1. What scene did you enjoy writing the most?
Mr. Ono's bath scene. I couldn't write it alone. My friend Darryl filled in details. Any blame is his.
2. How did you feel after publishing Kaerou Time to Go Home?
Relief. Why? Japan has so many natural disasters. Half of my mind was worrying about how I would finish Kaerou if our house collapsed in an earthquake or typhoon. Now that it's been a few months since publication, I'm finally enjoying an on-top-of-Mt. Fuji sense of accomplishment.
3.Is there a specific reason for naming your novel?
Shinko Yamaguchi, whose painting is on the cover, thought each of the story lines headed to one place...like ships lost in a storm, returning to the same lighthouse, afterwards families celebrating safe returns. I told my friend from Armenia about that image. She said there's a perfect Armenian word. The English "return" doesn't hold the same feeling. My editor in New York suggested the Japanese verb Kaeru, meaning "to go home." Then my Japanese husband reminded me that the noun Kaeru means "frog." Croak. He suggested Kaerou: "let's go home." My friend from Australia fine-tuned it--Time to Go Home. The center dots and red lettering on the cover evoke images in the story.
4. Where do you write from?
The first draft...always on my bed (no futon) so I can easily take a nap. Writing first drafts puts me to sleep. Most rewriting is done at my desk...I check the drafts outside the house: coffee shop, temple stairs, Nara Park bench.
5. What inspired you to write the books...
For KAEROU--In 1995, fifty years after the end of WWII, a bloodstained Japanese flag was sent from the US to a colleague of mine in Osaka. He asked me to find the family it belonged to...that was the seed of KAEROU. I often thought about what had happened to that soldier on the battlefield. In 2009, a friend suggested I write a novel. I was in a funk, missing some of my friends/colleagues who had moved back to their home countries. When I started writing, I asked them to help with the editing. They did. Kaerou kept us connected.
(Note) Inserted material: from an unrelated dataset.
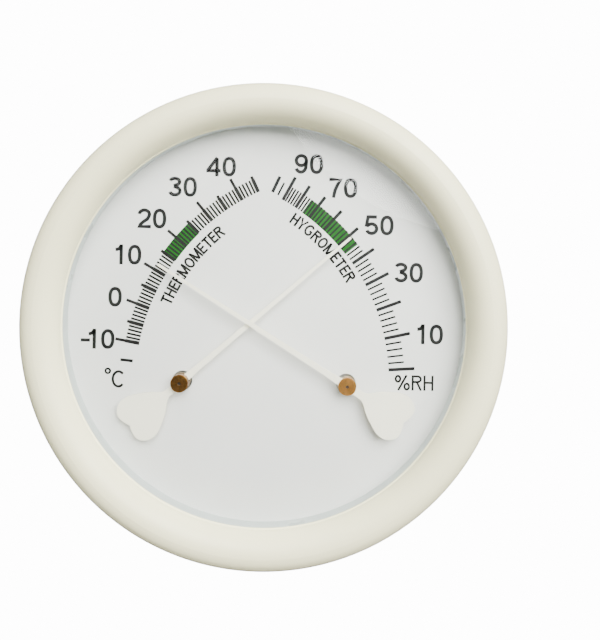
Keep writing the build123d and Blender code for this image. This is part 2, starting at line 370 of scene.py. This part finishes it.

6. Something personal about you people may be surprised to know.
B. Jeanne trivia no. 1: Famous people who crossed my path in Japan--Rakugo performer and TV talent, Tsurube, and (Former) Prime Minister Koizumi, on separate occasions, in front of the train station near my home in Nara; international superstar Brad Pitt, on Midosuji Boulevard in Osaka.
B. Jeanne trivia no. 2: At Arizona State University in a calculus class populated mostly by engineering students, I got 100% on every test and broke the bell curve used for grading. Only the teacher was impressed.
7. Any special mention about your reader
Of all the novels on all the sites in all the Net, thank you for clicking onto mine.
8.Anything special you want your readers in India to know?
My father-in-law, whom I called Oton, told me the bravest man he'd ever met was from India...an English teacher, loved and respected by his students at an all-boys school in Nara, Japan. If Oton were still alive, he would be 100 years old. His teacher from India told the class that he was going back to fight for his country's freedom. The boys cried, asking him not to go, it was too dangerous. His answer: Human freedom and dignity had to be fought for and were worth fighting for...India should be a lovely, free country like Japan. The years that followed found Japan invading countries and destroying that freedom and dignity that Oton's teacher had gone back to India to fight for. Throughout Oton's life, during India's turbulent and violent years, Oton thought of his teacher and believed he was safe...as Oton had been safe during Japan's military tyranny. Oton appears on the sidelines in KAEROU as Mr. Ono's father and in the description of the Osaka dandies before WWII. Now that KAEROU is in India, I can imagine my Oton is there too with the bravest man he had ever met.